Exercise aim ->
Extract the first line through the line containing "return math.degrees(math.asin((y - RING_Y)" from the listing below, exactly as written.

+===+

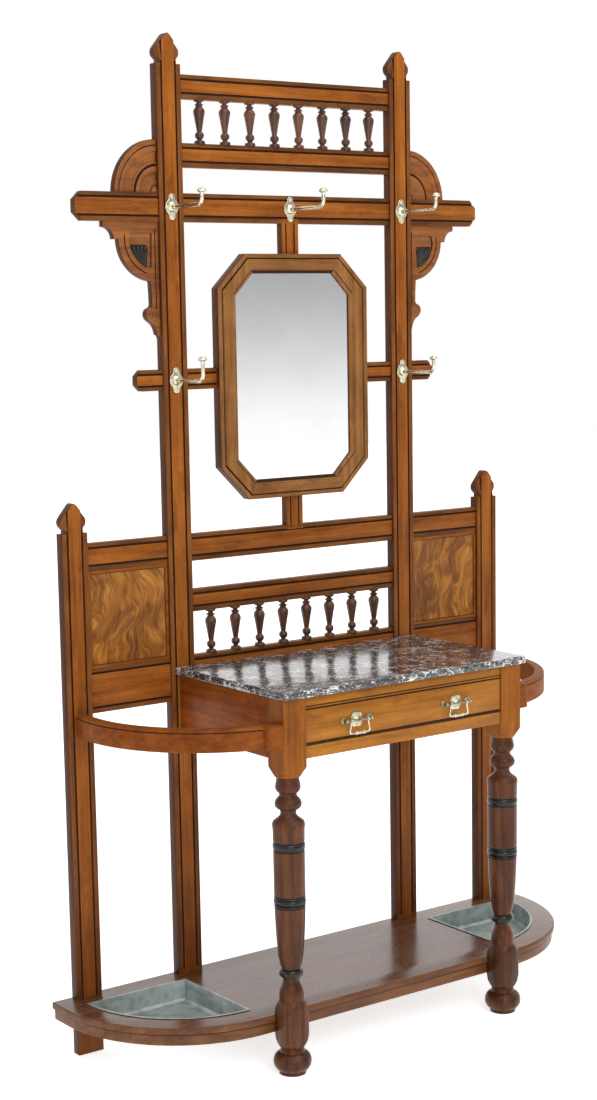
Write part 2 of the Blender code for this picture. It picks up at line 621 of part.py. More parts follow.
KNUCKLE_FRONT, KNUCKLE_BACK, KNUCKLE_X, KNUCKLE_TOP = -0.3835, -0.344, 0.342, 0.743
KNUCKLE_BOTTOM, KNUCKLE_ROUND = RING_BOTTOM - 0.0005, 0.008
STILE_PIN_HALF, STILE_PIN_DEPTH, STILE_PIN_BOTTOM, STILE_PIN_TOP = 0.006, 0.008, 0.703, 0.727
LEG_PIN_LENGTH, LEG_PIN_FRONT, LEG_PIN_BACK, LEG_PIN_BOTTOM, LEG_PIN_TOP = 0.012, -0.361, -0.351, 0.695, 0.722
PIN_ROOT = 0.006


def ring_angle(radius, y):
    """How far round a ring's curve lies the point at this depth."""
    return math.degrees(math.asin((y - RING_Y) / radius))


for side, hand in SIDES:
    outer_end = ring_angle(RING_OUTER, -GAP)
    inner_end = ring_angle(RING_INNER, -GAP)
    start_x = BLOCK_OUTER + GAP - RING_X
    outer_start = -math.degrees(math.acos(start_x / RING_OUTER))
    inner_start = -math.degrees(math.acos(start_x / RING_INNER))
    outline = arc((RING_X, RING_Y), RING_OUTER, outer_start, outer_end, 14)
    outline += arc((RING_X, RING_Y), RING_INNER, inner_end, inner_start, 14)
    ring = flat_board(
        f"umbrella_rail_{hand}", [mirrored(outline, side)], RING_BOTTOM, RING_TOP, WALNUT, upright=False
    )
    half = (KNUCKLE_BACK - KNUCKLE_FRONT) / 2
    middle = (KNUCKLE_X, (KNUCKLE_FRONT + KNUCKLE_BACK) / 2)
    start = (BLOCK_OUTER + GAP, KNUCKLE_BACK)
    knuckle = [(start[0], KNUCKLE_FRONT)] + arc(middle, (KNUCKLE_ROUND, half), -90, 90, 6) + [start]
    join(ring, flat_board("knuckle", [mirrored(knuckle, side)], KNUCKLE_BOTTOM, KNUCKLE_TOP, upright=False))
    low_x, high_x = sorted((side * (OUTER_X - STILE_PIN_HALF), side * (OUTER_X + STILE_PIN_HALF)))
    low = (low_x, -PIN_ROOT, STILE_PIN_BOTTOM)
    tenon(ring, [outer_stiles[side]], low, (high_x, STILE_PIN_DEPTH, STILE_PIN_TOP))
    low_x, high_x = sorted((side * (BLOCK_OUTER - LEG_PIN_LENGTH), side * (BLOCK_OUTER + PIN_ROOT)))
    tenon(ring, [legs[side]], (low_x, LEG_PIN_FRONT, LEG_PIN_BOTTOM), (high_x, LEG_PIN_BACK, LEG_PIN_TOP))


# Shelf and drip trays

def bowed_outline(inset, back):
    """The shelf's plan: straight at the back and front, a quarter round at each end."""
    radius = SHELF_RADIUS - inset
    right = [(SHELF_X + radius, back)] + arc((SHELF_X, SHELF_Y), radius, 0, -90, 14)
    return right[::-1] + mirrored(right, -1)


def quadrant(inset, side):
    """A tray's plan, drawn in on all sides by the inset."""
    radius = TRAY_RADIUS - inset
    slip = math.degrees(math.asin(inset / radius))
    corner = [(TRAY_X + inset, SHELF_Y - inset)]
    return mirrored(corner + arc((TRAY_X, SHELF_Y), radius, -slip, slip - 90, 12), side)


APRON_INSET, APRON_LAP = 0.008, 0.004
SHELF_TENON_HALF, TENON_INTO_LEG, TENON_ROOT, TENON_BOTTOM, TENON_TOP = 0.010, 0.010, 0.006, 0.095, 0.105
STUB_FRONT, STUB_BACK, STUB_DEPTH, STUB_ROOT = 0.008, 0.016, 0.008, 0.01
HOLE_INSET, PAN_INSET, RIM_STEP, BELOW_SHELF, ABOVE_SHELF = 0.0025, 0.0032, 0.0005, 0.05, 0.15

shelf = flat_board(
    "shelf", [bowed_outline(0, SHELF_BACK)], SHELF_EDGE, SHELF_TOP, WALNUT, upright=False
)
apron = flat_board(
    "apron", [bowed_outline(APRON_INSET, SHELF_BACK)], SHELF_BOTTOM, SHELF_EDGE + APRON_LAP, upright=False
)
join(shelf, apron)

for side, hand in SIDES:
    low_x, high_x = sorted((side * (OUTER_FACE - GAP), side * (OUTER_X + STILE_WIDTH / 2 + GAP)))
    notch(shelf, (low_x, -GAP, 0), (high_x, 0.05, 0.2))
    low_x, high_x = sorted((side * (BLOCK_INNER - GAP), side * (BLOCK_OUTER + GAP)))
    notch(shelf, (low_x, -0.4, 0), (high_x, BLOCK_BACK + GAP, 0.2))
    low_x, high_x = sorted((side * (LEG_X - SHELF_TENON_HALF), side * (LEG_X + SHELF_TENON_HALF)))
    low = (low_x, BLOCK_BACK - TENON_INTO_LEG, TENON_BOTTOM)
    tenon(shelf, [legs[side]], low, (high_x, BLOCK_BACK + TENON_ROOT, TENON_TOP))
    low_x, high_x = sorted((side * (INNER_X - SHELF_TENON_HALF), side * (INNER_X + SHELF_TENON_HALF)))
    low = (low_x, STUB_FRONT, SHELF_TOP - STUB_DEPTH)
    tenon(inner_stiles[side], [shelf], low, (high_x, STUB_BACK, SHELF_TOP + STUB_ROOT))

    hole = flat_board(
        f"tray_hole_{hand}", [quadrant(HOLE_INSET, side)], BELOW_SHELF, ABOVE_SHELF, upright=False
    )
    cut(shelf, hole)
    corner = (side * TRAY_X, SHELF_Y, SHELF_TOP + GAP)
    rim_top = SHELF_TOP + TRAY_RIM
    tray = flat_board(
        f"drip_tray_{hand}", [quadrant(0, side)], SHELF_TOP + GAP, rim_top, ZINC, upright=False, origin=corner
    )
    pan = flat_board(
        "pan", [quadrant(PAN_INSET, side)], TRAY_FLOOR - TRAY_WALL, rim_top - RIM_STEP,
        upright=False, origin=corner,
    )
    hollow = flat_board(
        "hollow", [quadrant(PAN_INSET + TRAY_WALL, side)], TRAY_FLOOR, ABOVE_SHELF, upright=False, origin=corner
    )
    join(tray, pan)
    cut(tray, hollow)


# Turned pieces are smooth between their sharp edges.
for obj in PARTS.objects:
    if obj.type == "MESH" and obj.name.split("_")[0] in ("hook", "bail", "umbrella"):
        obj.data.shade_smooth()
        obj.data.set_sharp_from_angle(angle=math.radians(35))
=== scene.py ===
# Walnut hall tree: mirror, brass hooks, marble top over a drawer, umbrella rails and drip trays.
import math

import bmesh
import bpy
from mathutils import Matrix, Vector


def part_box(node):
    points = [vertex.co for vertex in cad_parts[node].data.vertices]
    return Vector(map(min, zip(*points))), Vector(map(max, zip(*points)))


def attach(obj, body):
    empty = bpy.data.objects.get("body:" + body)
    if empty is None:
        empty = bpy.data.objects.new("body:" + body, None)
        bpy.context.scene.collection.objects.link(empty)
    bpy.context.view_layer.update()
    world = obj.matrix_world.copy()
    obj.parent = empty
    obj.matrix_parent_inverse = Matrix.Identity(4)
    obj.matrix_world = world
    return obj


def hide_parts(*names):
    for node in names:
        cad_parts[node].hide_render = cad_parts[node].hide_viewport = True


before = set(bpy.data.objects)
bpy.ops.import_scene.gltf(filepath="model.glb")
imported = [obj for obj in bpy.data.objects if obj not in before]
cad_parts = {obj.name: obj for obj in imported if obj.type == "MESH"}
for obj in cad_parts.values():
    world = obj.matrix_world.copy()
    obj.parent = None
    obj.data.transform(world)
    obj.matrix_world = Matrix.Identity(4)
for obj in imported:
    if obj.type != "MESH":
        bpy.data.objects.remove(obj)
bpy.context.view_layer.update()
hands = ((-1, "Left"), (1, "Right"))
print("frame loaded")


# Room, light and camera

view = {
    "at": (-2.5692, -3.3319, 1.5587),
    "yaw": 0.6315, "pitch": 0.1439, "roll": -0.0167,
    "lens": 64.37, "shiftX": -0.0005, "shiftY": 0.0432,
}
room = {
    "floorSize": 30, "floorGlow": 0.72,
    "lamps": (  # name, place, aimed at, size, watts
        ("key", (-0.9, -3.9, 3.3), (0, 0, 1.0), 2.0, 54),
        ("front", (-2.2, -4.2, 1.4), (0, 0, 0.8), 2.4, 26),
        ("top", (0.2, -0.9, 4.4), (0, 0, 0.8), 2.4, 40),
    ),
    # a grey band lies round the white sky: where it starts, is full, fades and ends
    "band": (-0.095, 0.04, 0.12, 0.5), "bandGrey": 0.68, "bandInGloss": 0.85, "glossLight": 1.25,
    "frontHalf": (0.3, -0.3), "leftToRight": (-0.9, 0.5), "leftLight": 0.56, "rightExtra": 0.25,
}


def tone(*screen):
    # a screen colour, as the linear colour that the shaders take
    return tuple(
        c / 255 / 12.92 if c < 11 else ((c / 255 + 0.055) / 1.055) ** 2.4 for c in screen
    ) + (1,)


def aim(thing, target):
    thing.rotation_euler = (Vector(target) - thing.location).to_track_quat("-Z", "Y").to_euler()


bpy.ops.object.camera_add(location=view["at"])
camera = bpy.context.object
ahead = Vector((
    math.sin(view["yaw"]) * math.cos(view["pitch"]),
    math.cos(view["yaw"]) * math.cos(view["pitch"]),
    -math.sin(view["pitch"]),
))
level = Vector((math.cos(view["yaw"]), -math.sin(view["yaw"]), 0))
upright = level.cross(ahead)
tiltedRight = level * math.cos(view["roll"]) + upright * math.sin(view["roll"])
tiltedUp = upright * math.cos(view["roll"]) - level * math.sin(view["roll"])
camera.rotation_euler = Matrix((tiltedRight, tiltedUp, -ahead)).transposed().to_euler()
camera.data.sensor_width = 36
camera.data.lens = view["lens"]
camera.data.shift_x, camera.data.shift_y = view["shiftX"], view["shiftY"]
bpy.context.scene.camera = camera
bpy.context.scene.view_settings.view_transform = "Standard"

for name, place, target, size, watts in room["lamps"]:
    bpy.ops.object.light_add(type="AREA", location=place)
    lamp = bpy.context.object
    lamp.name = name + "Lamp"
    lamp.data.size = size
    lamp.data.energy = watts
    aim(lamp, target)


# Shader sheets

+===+

Full response ->
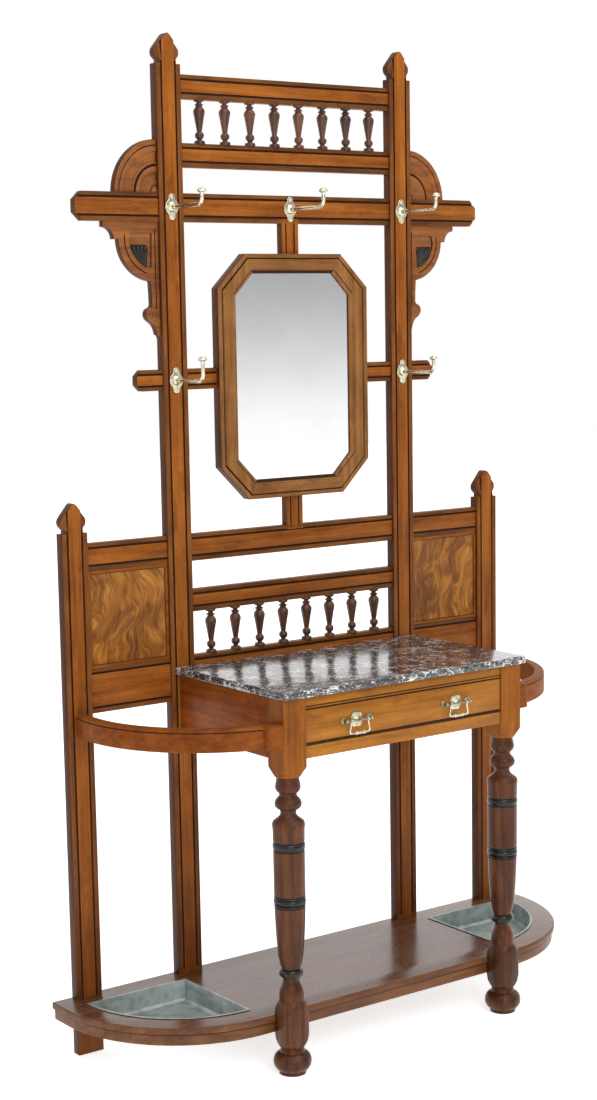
Write part 2 of the Blender code for this picture. It picks up at line 621 of part.py. More parts follow.
KNUCKLE_FRONT, KNUCKLE_BACK, KNUCKLE_X, KNUCKLE_TOP = -0.3835, -0.344, 0.342, 0.743
KNUCKLE_BOTTOM, KNUCKLE_ROUND = RING_BOTTOM - 0.0005, 0.008
STILE_PIN_HALF, STILE_PIN_DEPTH, STILE_PIN_BOTTOM, STILE_PIN_TOP = 0.006, 0.008, 0.703, 0.727
LEG_PIN_LENGTH, LEG_PIN_FRONT, LEG_PIN_BACK, LEG_PIN_BOTTOM, LEG_PIN_TOP = 0.012, -0.361, -0.351, 0.695, 0.722
PIN_ROOT = 0.006


def ring_angle(radius, y):
    """How far round a ring's curve lies the point at this depth."""
    return math.degrees(math.asin((y - RING_Y) / radius))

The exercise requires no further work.